Aunque parezca que el tiempo siempre es el mismo, ya hace más de una década en la que nuestra generación se acoge a los videojuegos como un soldado se amparaba en un cigarro para arañarle unos minutos a la vida desde su trinchera. A su vez, ya llevamos más de una década siendo futbolistas aunque sea tan sólo durante unos cientos de segundos, porque si algo tienen de especial esos videojuegos, es su capacidad de ilusionista para transportarnos desde el salón de nuestra casa hasta San Siro, Old Trafford o el Santiago Bernabéu.
A veces, mientras manejo tácticas y ambiento mi juego para asaltar algún estadio extranjero con mi equipo, irrumpe en el patio de mi abuela un pequeño diablillo llamado Aitana, toda llena de fuerzas y de nervio y con el único objetivo de hacer corretear a mi abuela y de desperdigar sus muñecos por el patio. Mi casa es una casa andaluza tradicional, presidida por el mencionado patio con sus macetas -las cuales mi abuela cuida con mimo-, con una orquesta de pájaros y en un tiempo ya remoto para la memoria de nuestro hogar, con un enorme jazmín que se levantaba imperial en el centro de su arquitectura. Nada más cruzar la casapuerta, a la izquierda, una veintena de escalones conducen a la puerta que ha visto crecer a mis hermanos.
Mi abuela ahora sufre los juegos inocentes de su queridísima nieta. Y la disfruta, no hay más que verle el rostro u oír el estruendo de su risa cuando contempla alguna travesura. Pero hubo una época en la que el patio no recibía a una niña chillona cuya mayor trastada quizás sea arrancar alguna hoja de una maceta en una carrera desequilibrada, sino que albergaba a dos niños obsesionados con ser futbolistas, y que convertían el patio de vecinos en una batalla campal de balonazos y galopadas.
Nuestra capacidad de ilusionistas era aún mayor que la de los videojuegos actuales. Planificábamos la temporada, escogíamos a los equipos del Viejo Continente que más nos emocionaban y dedicábamos la tarde a jugar nuestra propia Copa de Europa.
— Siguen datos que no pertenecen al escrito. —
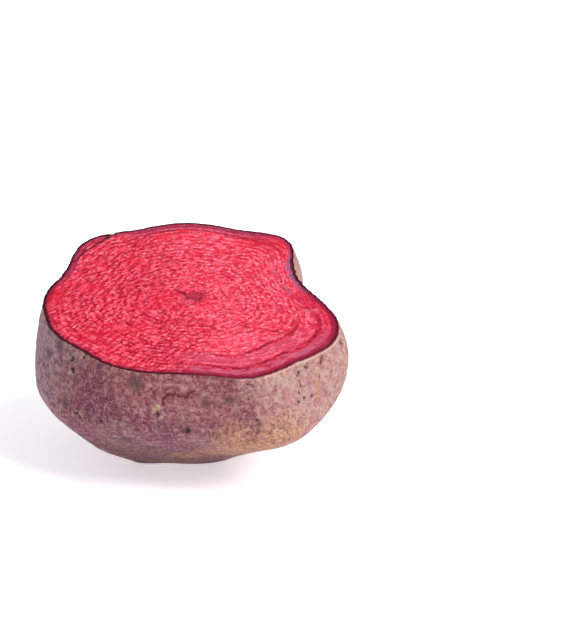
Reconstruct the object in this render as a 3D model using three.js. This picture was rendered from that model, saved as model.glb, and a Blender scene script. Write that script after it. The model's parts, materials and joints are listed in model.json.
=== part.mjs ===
// A cut beetroot: the lower part of one globe-shaped root, standing on the small flat scar where its
// tap root was trimmed, with one straight knife cut across the top that leans towards the viewer.
//
// The real thing grew as one piece, so it is one closed solid in one node. Its surface is a stack of
// plan outlines. They are threaded on the root's axis, which rises straight up from the flat spot and
// leans over evenly until it is square to the cut.
//
// Millimetres, +Z up. -Y is the side the cut face leans towards. The origin is on the surface it
// rests on, under the middle of its bounding box.

import * as THREE from 'three';

// ---- driving sizes -------------------------------------------------------------------------------

const GLOBE_RADIUS = 45.5;      // the plain round body at its widest, before swells and furrows
const LOWER_DEPTH = 31.5;       // from the widest level down to where the round body would close
const LOWER_FULLNESS = 1.4;     // 2 is a true ellipse below the widest level, less is more pointed
const UPPER_DEPTH = 53;         // half height of the ellipse above the widest level
const FLAT_SPOT_RADIUS = 14;    // the trimmed tap-root scar it rests on
const CUT_HEIGHT = 47.5;        // along the root's axis, from the flat spot to the knife cut
const CUT_TILT = 15;            // degrees between the cut face and level ground
const AXIS_START_Y = -2.5;      // the flat spot's middle, measured from the root's own centre line

// Swells stand out from the round body and furrows go in. Each one is a soft hill on the outline.
//   side    the way it faces, degrees round from +X towards +Y
//   spread  how far round it reaches before it has mostly faded, degrees
//   out     how far it stands out at its strongest, mm; a furrow is negative
//   height  where along the axis it is strongest, mm above the flat spot
//   fade    how far up and down it reaches before it has mostly faded, mm
const SWELLS_AND_FURROWS = [
  { name: 'deep furrow', side: 16, spread: 44, out: -10, height: 44, fade: 40 },
  { name: 'right shoulder', side: 56, spread: 16, out: 11, height: 40, fade: 16 },
  { name: 'back swell', side: 95, spread: 22, out: 7.5, height: 45, fade: 43 },
  { name: 'left shoulder', side: 130, spread: 16, out: 7.5, height: 48, fade: 38 },
  { name: 'narrow furrow', side: 159, spread: 9, out: -1, height: 46, fade: 20 },
  { name: 'left cheek', side: 216, spread: 18, out: 7, height: -4, fade: 26 },
  { name: 'left hollow', side: 223, spread: 10, out: -1, height: 42, fade: 29 },
  { name: 'front left lobe', side: 247, spread: 10, out: 1, height: 42, fade: 37 },
  { name: 'front lobe', side: 293, spread: 13, out: 5, height: 50, fade: 21 },
  { name: 'low right lobe', side: 301, spread: 19, out: 8.5, height: 22, fade: 11 },
  { name: 'right lobe', side: 330, spread: 28, out: 9, height: 42, fade: 17 },
];

// ---- how finely the surface is divided -----------------------------------------------------------

const OUTLINE_POINTS = 120;     // points round each outline
const OUTLINES = 26;            // outlines from the flat spot up to the cut, besides the first
const CROWDING = 1.5;           // over 1 brings the outlines closer together near the flat spot

// ---- the root's shape ----------------------------------------------------------------------------

const radians = THREE.MathUtils.degToRad;

// The round body closes to the flat spot's radius this far above its own bottom point.
const flatSpotLift =
  LOWER_DEPTH * (1 - (1 - (FLAT_SPOT_RADIUS / GLOBE_RADIUS) ** LOWER_FULLNESS) ** (1 / LOWER_FULLNESS));
const widestHeight = LOWER_DEPTH - flatSpotLift;

// Radius of the plain round body at a height along the axis.
function roundRadius(height) {
  const rise = height - widestHeight;
  if (rise > 0) return GLOBE_RADIUS * Math.sqrt(1 - (rise / UPPER_DEPTH) ** 2);
  const drop = -rise / LOWER_DEPTH;
  return GLOBE_RADIUS * (1 - drop ** LOWER_FULLNESS) ** (1 / LOWER_FULLNESS);
}

// A soft hill: 1 at its middle and 0.37 one width away.
function hill(distance, width) {
  return Math.exp(-((distance / width) ** 2));
}

// Radius of the real body at a height and a direction.
function bodyRadius(height, direction) {
  let radius = roundRadius(height);
  for (const { side, spread, out, height: middle, fade } of SWELLS_AND_FURROWS) {
    const turn = THREE.MathUtils.euclideanModulo(direction - side + 180, 360) - 180;
    radius += out * hill(turn, spread) * hill(height - middle, fade);
  }
  return radius;
}

// The axis bends as one arc, so that every outline is square to it.
const arcRadius = CUT_HEIGHT / radians(CUT_TILT);

function axisFrame(height) {
  const lean = height / arcRadius;
  return {
    centre: new THREE.Vector3(0, AXIS_START_Y - arcRadius * (1 - Math.cos(lean)), arcRadius * Math.sin(lean)),
    across: new THREE.Vector3(1, 0, 0),
    away: new THREE.Vector3(0, Math.cos(lean), Math.sin(lean)),
  };
}

// ---- the closed surface --------------------------------------------------------------------------

function rootGeometry() {
  const points = [];
  const triangles = [];
  const add = (point) => points.push(point) - 1;

  const outlines = [];
  for (let step = 0; step <= OUTLINES; step++) {
    const height = CUT_HEIGHT * (step / OUTLINES) ** CROWDING;
    const { centre, across, away } = axisFrame(height);
    const outline = [];
    for (let i = 0; i < OUTLINE_POINTS; i++) {
      const direction = (360 * i) / OUTLINE_POINTS;
      const radius = bodyRadius(height, direction);
      outline.push(add(centre.clone()
        .addScaledVector(across, radius * Math.cos(radians(direction)))
        .addScaledVector(away, radius * Math.sin(radians(direction)))));
    }
    outlines.push(outline);
  }

  // the skin, between each outline and the next one up
  for (let step = 0; step < OUTLINES; step++) {
    for (let i = 0; i < OUTLINE_POINTS; i++) {
      const next = (i + 1) % OUTLINE_POINTS;
      const [low, high] = [outlines[step], outlines[step + 1]];
      triangles.push([low[i], low[next], high[next]], [low[i], high[next], high[i]]);
    }
  }

  // the flat spot and the cut face, each a flat fan about the axis
  const flatMiddle = add(axisFrame(0).centre);
  const cutMiddle = add(axisFrame(CUT_HEIGHT).centre);
  for (let i = 0; i < OUTLINE_POINTS; i++) {
    const next = (i + 1) % OUTLINE_POINTS;
    triangles.push([flatMiddle, outlines[0][next], outlines[0][i]]);
    triangles.push([cutMiddle, outlines[OUTLINES][i], outlines[OUTLINES][next]]);
  }

  const geometry = new THREE.BufferGeometry().setFromPoints(points);
  geometry.setIndex(triangles.flat());
  geometry.computeBoundingBox();
  const middle = geometry.boundingBox.getCenter(new THREE.Vector3());
  geometry.translate(-middle.x, -middle.y, 0);
  geometry.computeVertexNormals();
  return geometry;
}

const skin = new THREE.MeshStandardMaterial({ color: 0x8a5e63, roughness: 0.85, metalness: 0 });

const beetroot = new THREE.Mesh(rootGeometry(), skin);
beetroot.name = 'beetroot';

const part = new THREE.Group();
part.name = 'cut_beetroot';
part.add(beetroot);

export default part;
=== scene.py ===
"""A cut beetroot: mauve skin dulled by dust, a crimson cut face with broken growth rings, and a dry
root scar underneath. Shapes are worked out in millimetres and turned into metres when a mesh is made."""

import json
import math

import bpy
import numpy as np
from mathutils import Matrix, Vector, noise
from mathutils.bvhtree import BVHTree


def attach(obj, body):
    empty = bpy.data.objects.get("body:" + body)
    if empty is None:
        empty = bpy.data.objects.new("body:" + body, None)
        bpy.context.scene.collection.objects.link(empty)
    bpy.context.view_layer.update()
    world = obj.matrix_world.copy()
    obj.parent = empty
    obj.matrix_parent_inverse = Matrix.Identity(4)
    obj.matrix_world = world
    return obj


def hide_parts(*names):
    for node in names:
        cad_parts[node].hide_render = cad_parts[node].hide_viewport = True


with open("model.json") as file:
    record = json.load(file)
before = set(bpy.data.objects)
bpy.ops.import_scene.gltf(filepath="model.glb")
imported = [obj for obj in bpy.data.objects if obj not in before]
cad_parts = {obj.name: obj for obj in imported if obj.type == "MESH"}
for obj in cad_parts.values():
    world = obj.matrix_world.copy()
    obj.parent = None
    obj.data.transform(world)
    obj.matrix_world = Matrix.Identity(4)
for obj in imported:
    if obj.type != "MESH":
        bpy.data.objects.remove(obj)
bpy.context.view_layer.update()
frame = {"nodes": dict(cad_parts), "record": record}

MM = 0.001                      # one millimetre in metres

# ---- how finely the root is divided --------------------------------------------------------------

COLUMNS = 512                   # points round the fullest outlines; a power of two
SKIN_STEP = 0.62                # mm between rows of the skin
FACE_STEP = 0.66                # mm between rings of the cut face
SCAR_STEP = 0.7                 # mm between rings of the root scar
CLOSEST = 0.30                  # mm; an outline closer-set than this gets half the points
FEWEST = 8                      # points in the smallest outlines; a power of two
MEASURED_ROWS = 141             # heights at which the CAD solid's radius is measured
END_CLEARANCE = 0.02            # mm by which the measuring stays clear of the two flat ends
ROUND_BLUR, UPWARD_BLUR = 2.6, 2.4      # columns and rows over which the CAD facets are smoothed
PROFILE_STEPS = 400             # steps in which the skin's length is added up

# ---- the root's axis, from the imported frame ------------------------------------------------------

mounts = {m["name"]: m for m in frame["record"]["mounts"]}
CUT_NORMAL = np.array(mounts["cut_face"]["axis"], float)
CUT_NORMAL /= np.linalg.norm(CUT_NORMAL)
CUT_OFFSET = float(np.dot(mounts["cut_face"]["pos_m"], CUT_NORMAL)) / MM
ACROSS = np.array([1.0, 0.0, 0.0])
CUT_AWAY = np.cross(CUT_NORMAL, ACROSS)
TILT = math.acos(CUT_NORMAL[2])


def flat_spot_middle():
    """The middle point of the CAD solid's flat spot, where the axis starts."""
    corners = np.array([v.co for v in frame["nodes"]["beetroot"].data.vertices]) / MM
    flat = corners[corners[:, 2] < 0.001]
    return flat[np.argmin(np.linalg.norm(flat - flat.mean(0), axis=1))]


# the axis is one arc: upright at the flat spot and square to the cut where it meets it
AXIS_START = flat_spot_middle()
ARC_RADIUS = (CUT_OFFSET - AXIS_START @ CUT_NORMAL) / math.sin(TILT)
CUT_HEIGHT = ARC_RADIUS * TILT


def axis_frame(height):
    """Where the axis is at these heights along it, and its sideways direction there."""
    lean = np.asarray(height, float) / ARC_RADIUS
    flat = np.zeros_like(lean)
    centre = AXIS_START + ARC_RADIUS * np.stack([flat, np.cos(lean) - 1, np.sin(lean)], -1)
    return centre, np.stack([flat, np.cos(lean), np.sin(lean)], -1)


def smooth_step(value, low, high):
    share = np.clip((value - low) / (high - low), 0, 1)
    return share * share * (3 - 2 * share)


# ---- the body's radius all round, measured on the CAD solid --------------------------------------

turns = np.arange(COLUMNS) * 2 * math.pi / COLUMNS
ROUND = np.stack([np.cos(turns), np.sin(turns)], -1)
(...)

Había un rival al que le teníamos especial manía, y era el París Saint-Germain, porque entre las desgracias más dolorosas que recordábamos a nuestra temprana edad, había una inolvidable, y era la derrota sufrida dos temporadas antes en el Parque de los Príncipes por el PSG de Weah, Ginola y Luis Fernández, con la desafortunada participación del portero blaugrana Busquets.
Claro está que los cruces los elegíamos nosotros, y a los victoriosos también. El patio de nuestra casa se llenaba de vítores cuando cruzábamos el túnel de los vestuarios. Nuestros rostros eran serios, implicados profundamente en derrotar a los franceses. Las hojas del jazmín, que se extendían por el patio, simulaban una nieve suave y eso nos hacía concentrarnos aún más, porque además de luchar contra un equipo bien armado, teníamos que combatir el frío de París. El balón echaba a rodar y las macetas se tronchaban ante los balonazos. Calculábamos el tiempo para acabar el partido, siempre antes de que llegara mi abuela de la misa y nos correteara esta vez no para jugar con sus nietos, sino para reprocharnos el estado en el que le dejábamos las plantas que con tanta devoción cuidaba. Nuestra madre, cuando oía a mi abuela, nos reclamaba para la ducha. Nosotros subíamos las escaleras exhaustos, con olor a jazmines pisoteados, pero sonrientes y triunfantes porque habíamos conquistado París, y además, nos habíamos proclamado Campeones de Europa.